### Work to do
Quote every line below exactly as it reads.

[Records from a data source]
:::

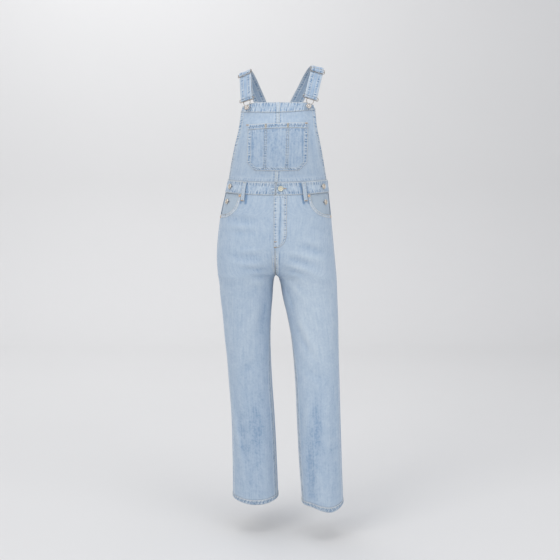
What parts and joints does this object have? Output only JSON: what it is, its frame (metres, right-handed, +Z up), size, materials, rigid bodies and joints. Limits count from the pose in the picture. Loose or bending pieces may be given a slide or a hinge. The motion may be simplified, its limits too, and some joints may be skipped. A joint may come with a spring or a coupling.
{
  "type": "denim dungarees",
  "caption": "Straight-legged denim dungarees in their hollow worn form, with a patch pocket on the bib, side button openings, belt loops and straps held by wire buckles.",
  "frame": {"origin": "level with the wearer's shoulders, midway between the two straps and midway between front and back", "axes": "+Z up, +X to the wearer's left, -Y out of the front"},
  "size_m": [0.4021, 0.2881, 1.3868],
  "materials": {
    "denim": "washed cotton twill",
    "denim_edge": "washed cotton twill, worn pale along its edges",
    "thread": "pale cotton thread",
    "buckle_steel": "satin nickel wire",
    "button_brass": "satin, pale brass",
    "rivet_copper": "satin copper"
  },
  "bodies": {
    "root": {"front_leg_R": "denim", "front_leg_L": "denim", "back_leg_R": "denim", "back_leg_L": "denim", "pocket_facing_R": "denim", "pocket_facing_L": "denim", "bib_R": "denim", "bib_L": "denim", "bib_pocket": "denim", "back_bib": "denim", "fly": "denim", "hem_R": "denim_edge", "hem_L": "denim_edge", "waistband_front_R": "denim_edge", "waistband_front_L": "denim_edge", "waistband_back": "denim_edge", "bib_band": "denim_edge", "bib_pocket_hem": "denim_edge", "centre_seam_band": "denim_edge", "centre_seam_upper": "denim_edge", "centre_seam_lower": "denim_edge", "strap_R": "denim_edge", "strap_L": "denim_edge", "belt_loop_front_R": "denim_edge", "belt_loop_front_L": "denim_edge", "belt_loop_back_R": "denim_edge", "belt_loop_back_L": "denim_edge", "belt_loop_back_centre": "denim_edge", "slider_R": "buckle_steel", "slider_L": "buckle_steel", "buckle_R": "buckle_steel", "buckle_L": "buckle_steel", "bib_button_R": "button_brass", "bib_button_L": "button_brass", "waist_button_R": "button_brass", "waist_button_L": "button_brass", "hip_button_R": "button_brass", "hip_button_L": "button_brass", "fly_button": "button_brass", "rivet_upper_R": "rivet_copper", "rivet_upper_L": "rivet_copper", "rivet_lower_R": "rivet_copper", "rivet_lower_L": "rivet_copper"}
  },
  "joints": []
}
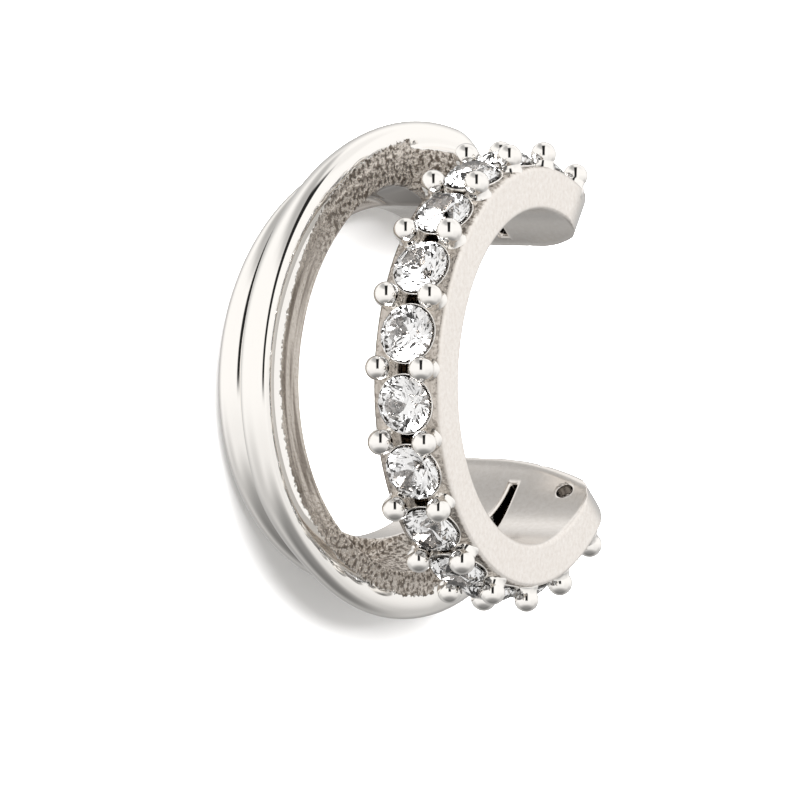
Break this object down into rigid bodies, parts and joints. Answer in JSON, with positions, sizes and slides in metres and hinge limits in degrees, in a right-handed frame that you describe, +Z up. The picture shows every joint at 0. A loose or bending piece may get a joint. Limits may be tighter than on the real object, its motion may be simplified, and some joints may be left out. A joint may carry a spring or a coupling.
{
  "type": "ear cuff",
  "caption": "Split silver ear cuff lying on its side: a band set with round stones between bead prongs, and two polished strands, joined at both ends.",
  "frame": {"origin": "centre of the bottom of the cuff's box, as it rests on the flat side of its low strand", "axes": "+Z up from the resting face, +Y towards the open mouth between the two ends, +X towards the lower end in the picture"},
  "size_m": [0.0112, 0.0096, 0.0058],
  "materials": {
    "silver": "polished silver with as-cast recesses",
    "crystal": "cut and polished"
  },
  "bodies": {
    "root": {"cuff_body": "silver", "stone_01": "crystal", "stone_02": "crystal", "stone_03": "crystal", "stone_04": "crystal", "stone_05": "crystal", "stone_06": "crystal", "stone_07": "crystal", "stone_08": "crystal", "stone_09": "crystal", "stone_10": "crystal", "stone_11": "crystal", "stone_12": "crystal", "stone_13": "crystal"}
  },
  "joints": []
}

:::

### The output
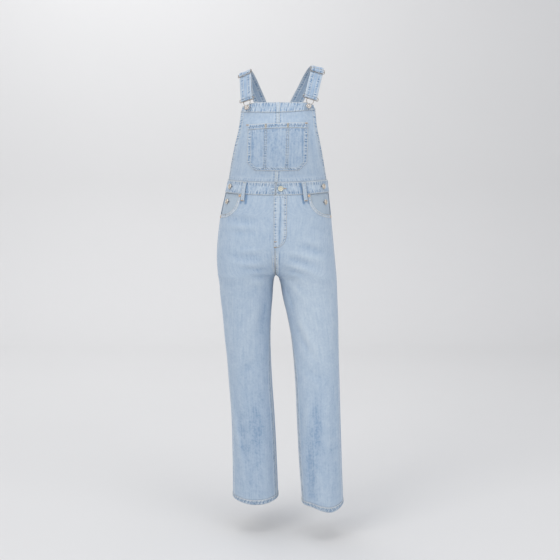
What parts and joints does this object have? Output only JSON: what it is, its frame (metres, right-handed, +Z up), size, materials, rigid bodies and joints. Limits count from the pose in the picture. Loose or bending pieces may be given a slide or a hinge. The motion may be simplified, its limits too, and some joints may be skipped. A joint may come with a spring or a coupling.
{
  "type": "denim dungarees",
  "caption": "Straight-legged denim dungarees in their hollow worn form, with a patch pocket on the bib, side button openings, belt loops and straps held by wire buckles.",
  "frame": {"origin": "level with the wearer's shoulders, midway between the two straps and midway between front and back", "axes": "+Z up, +X to the wearer's left, -Y out of the front"},
  "size_m": [0.4021, 0.2881, 1.3868],
  "materials": {
    "denim": "washed cotton twill",
    "denim_edge": "washed cotton twill, worn pale along its edges",
    "thread": "pale cotton thread",
    "buckle_steel": "satin nickel wire",
    "button_brass": "satin, pale brass",
    "rivet_copper": "satin copper"
  },
  "bodies": {
    "root": {"front_leg_R": "denim", "front_leg_L": "denim", "back_leg_R": "denim", "back_leg_L": "denim", "pocket_facing_R": "denim", "pocket_facing_L": "denim", "bib_R": "denim", "bib_L": "denim", "bib_pocket": "denim", "back_bib": "denim", "fly": "denim", "hem_R": "denim_edge", "hem_L": "denim_edge", "waistband_front_R": "denim_edge", "waistband_front_L": "denim_edge", "waistband_back": "denim_edge", "bib_band": "denim_edge", "bib_pocket_hem": "denim_edge", "centre_seam_band": "denim_edge", "centre_seam_upper": "denim_edge", "centre_seam_lower": "denim_edge", "strap_R": "denim_edge", "strap_L": "denim_edge", "belt_loop_front_R": "denim_edge", "belt_loop_front_L": "denim_edge", "belt_loop_back_R": "denim_edge", "belt_loop_back_L": "denim_edge", "belt_loop_back_centre": "denim_edge", "slider_R": "buckle_steel", "slider_L": "buckle_steel", "buckle_R": "buckle_steel", "buckle_L": "buckle_steel", "bib_button_R": "button_brass", "bib_button_L": "button_brass", "waist_button_R": "button_brass", "waist_button_L": "button_brass", "hip_button_R": "button_brass", "hip_button_L": "button_brass", "fly_button": "button_brass", "rivet_upper_R": "rivet_copper", "rivet_upper_L": "rivet_copper", "rivet_lower_R": "rivet_copper", "rivet_lower_L": "rivet_copper"}
  },
  "joints": []
}
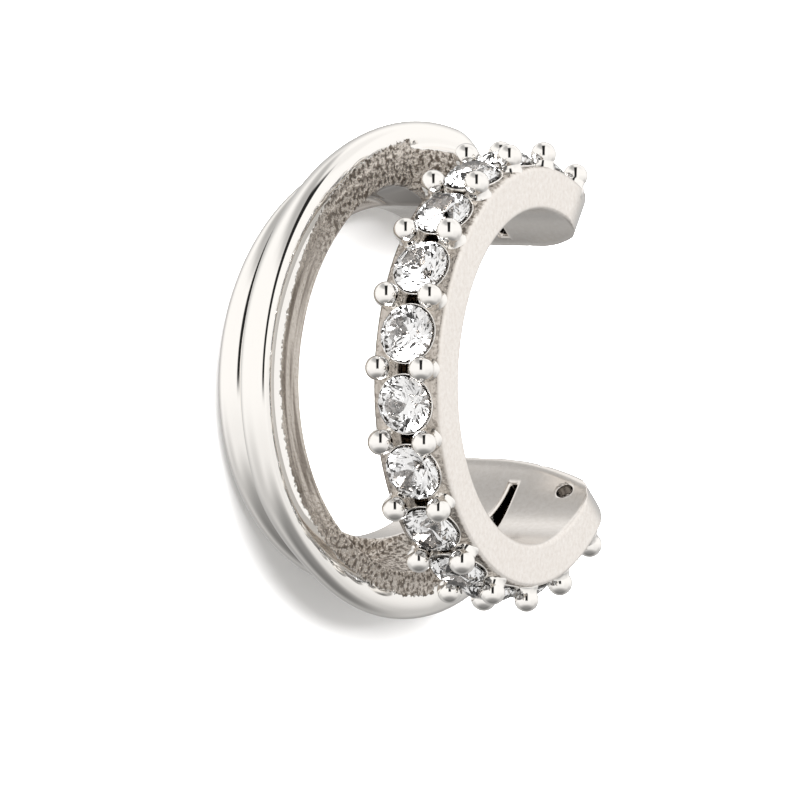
Break this object down into rigid bodies, parts and joints. Answer in JSON, with positions, sizes and slides in metres and hinge limits in degrees, in a right-handed frame that you describe, +Z up. The picture shows every joint at 0. A loose or bending piece may get a joint. Limits may be tighter than on the real object, its motion may be simplified, and some joints may be left out. A joint may carry a spring or a coupling.
{
  "type": "ear cuff",
  "caption": "Split silver ear cuff lying on its side: a band set with round stones between bead prongs, and two polished strands, joined at both ends.",
  "frame": {"origin": "centre of the bottom of the cuff's box, as it rests on the flat side of its low strand", "axes": "+Z up from the resting face, +Y towards the open mouth between the two ends, +X towards the lower end in the picture"},
  "size_m": [0.0112, 0.0096, 0.0058],
  "materials": {
    "silver": "polished silver with as-cast recesses",
    "crystal": "cut and polished"
  },
  "bodies": {
    "root": {"cuff_body": "silver", "stone_01": "crystal", "stone_02": "crystal", "stone_03": "crystal", "stone_04": "crystal", "stone_05": "crystal", "stone_06": "crystal", "stone_07": "crystal", "stone_08": "crystal", "stone_09": "crystal", "stone_10": "crystal", "stone_11": "crystal", "stone_12": "crystal", "stone_13": "crystal"}
  },
  "joints": []
}